To find out how he looked and felt when he was clicking, Doolittle studied video from two seasons ago.

"It was a good idea to press pause and go down there and really just focus on getting back to where I've been the last few years," Doolittle said. "Watching a lot of stuff from 2018, 2017, really focusing on the lower half. I think a lot of my issues and the ineffectiveness really stemmed from trying to do too much and not trusting myself. When you feel out of sync like that, the tendency is to want to do more, to try harder, to try to throw harder. But for me, I've always been effective because my delivery it was fluid and it allowed that deceptiveness to really increase the effectiveness of my pitches."

Nationals pitching coordinator Brad Holman worked with Doolittle in an attempt to take the "fluid" feeling he felt in his side sessions into live pitcher-versus-batter matchups, which is something he wasn't able to do his first week in Fredericksburg.

"I don't know when this happened, but I did face hitters last Tuesday," Doolittle said. "I had thrown a side like a day or two before and I was finally able to take what I had done in the side into the live situation with the hitters and get results from it and really see some good results. So that was like a huge weight lifted off my shoulders. This past week and a half, things have really started to fall into place. I feel a lot better."

But without an effective four-seam fastball, can Doolittle be effective with a fastball that is hitting only 89-90 mph when he is used to being just a two-pitch pitcher?

Martinez thinks so, but it may have more to do with Doolittle's pitch location and how effective his slider can be when his fastball is not hitting the mid-90s.

"I think now he is understanding that he can't just go up there and throw fastballs up at the top of the zone every pitch," Martinez said. "He's got to mix in his pitches. He's got to actually pitch, in on hitters, away on hitters, down, more with location. He worked on that while he was down there. He worked on his slider while he was down there. Hopefully, things work out for him up here and we get the Sean Doolittle that just get us outs, three outs in an inning. That's what we are looking for."

Doolittle is known for his rising four-seam fastball, but he also throws a slider and a changeup. Prior to the injury, Doolittle had thrown those secondary pitches only a combined 16 times this season, according to BrooksBaseball.net.

But with his fastball around 89-90 mph, will Doolittle have to rely on his seldom-used slider or changeup more than he was accustomed to in the past in order to get out of innings?

"Definitely, maybe pitching a little bit more," Doolittle said. "Maybe going to some of that secondary stuff in some different counts than I normally do just to try to see if I can get the fastball to play up. For me, the biggest key is just going to be trusting it, trusting my body. I've had success in my career when my velo has been in the low-90s mph because I still can get that deceptiveness.

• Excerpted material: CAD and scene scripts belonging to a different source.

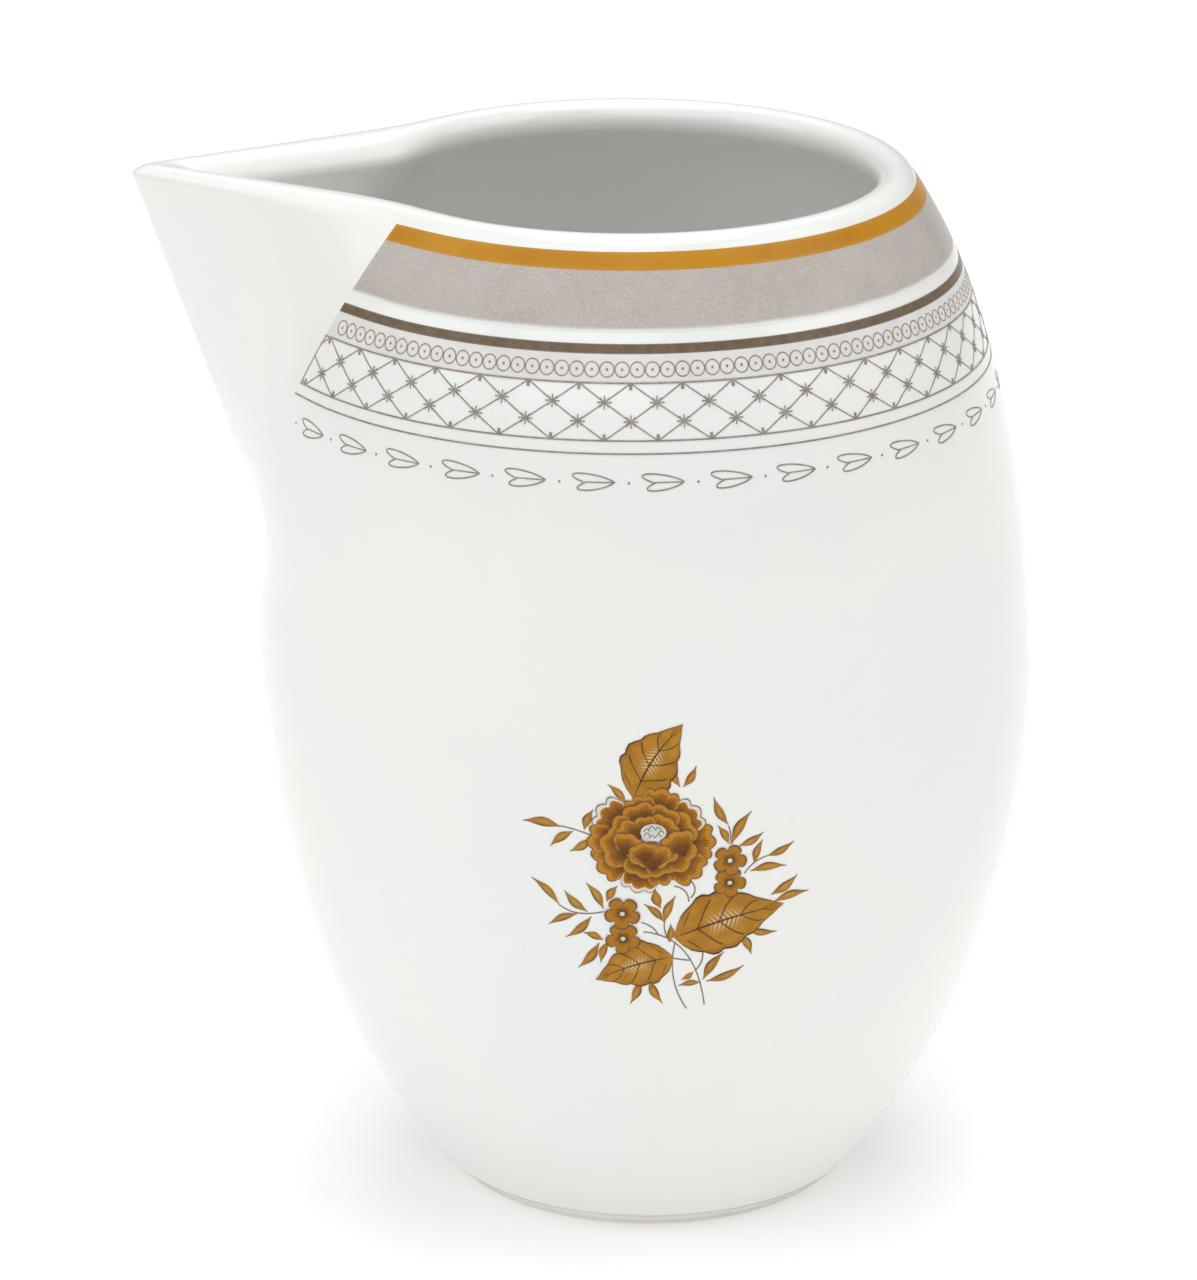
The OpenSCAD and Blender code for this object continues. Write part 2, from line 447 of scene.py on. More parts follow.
class Shader:
    """A new material, its main shader, and short ways to add nodes to it."""

    def __init__(self, name, constants):
        self.material = bpy.data.materials.new(name)
        self.material.use_nodes = True
        self.nodes = self.material.node_tree.nodes
        self.links = self.material.node_tree.links
        self.main = self.nodes["Principled BSDF"]
        for socket, value in constants.items():
            self.main.inputs[socket].default_value = value

    def node(self, kind, settings, sockets, output=0):
        """Adds a node: its settings first, then the value or link of each socket."""
        made = self.nodes.new(kind)
        for key, value in settings.items():
            if key == "stops":
                self._stops(made.color_ramp, value)
            else:
                setattr(made, key, value)
        named = sockets.items() if isinstance(sockets, dict) else enumerate(sockets)
        for key, value in named:
            self.put(made.inputs[key], value)
        return Wire(self, made.outputs[output])

    def _stops(self, ramp, stops):
        while len(ramp.elements) < len(stops):
            ramp.elements.new(1.0)
        for element, (position, colour) in zip(ramp.elements, stops):
            element.position, element.color = position, colour

    def put(self, socket, value):
        if isinstance(value, Wire):
            self.links.new(value.socket, socket)
        else:
            socket.default_value = value

    def set(self, socket, value):
        self.put(self.main.inputs[socket], value)

    def mix(self, factor, a, b):
        """Colour a where factor is 0 and colour b where it is 1."""
        sockets = {"Factor": factor, 6: a, 7: b}
        return self.node("ShaderNodeMix", {"data_type": "RGBA"}, sockets, 2)

    def place(self, kind, scale=(1, 1, 1)):
        """Object or UV coordinates, stretched by scale."""
        where = self.node("ShaderNodeTexCoord", {}, {}, kind)
        return self.node("ShaderNodeMapping", {}, {"Vector": where, "Scale": scale})

    def noise(self, vector, scale, detail=3.0, roughness=0.55):
        sockets = {"Vector": vector, "Scale": scale, "Detail": detail, "Roughness": roughness}
        return self.node("ShaderNodeTexNoise", {}, sockets)

    def bump(self, height, strength, distance):
        sockets = {"Height": height, "Strength": strength, "Distance": distance}
        self.set("Normal", self.node("ShaderNodeBump", {}, sockets))


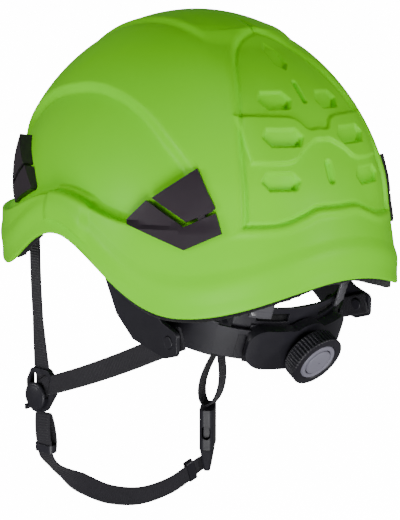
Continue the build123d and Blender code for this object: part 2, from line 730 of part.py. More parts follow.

"There's still that life on the fastball - even if the radar gun says 91-92 mph, it still has that life. My mechanics are still allowing me to hide the ball from the hitter (so) they don't pick it up very well. I might not get the high swing and miss percentages that I do when I'm throwing harder, but I am still missing barrels and I'm getting a lot of soft fly balls and weak contact."

Doolittle admitted that not being able to throw his patented four-seam fastball in the mid-90s has taken its toll on him and his game. He got scared.

"I was really hung up on the velocity for a long time and it was really frustrating looking up at the scoreboard seeing 87-88 mph," Doolittle said. "I kind of panicked a little bit. I started overcorrecting. I started trying to throw so hard and do these different things with my body to try to create more velocity. I should have been trying to simplify things and focusing on the parts of my delivery that allow me to hide the ball and get that deception. So that's going to be just as important as anything else right now."

Doolittle said throughout this rehab he has had conversations with Martinez, pitching coach Paul Menhart and general manager Mike Rizzo. During those talks, he felt the organization has been nothing but supportive, focusing the priority on how to get him back to where he feels good about his game again.

"I have had several conversations with Davey, really emotional conversations, that meant everything to me," Doolittle said. "It is a privilege to play for a manager that cares about his guys like that. Not just how they are performing on the field, but who they are as people. That kind of support means a lot to me. I know it means a lot to other guys as well."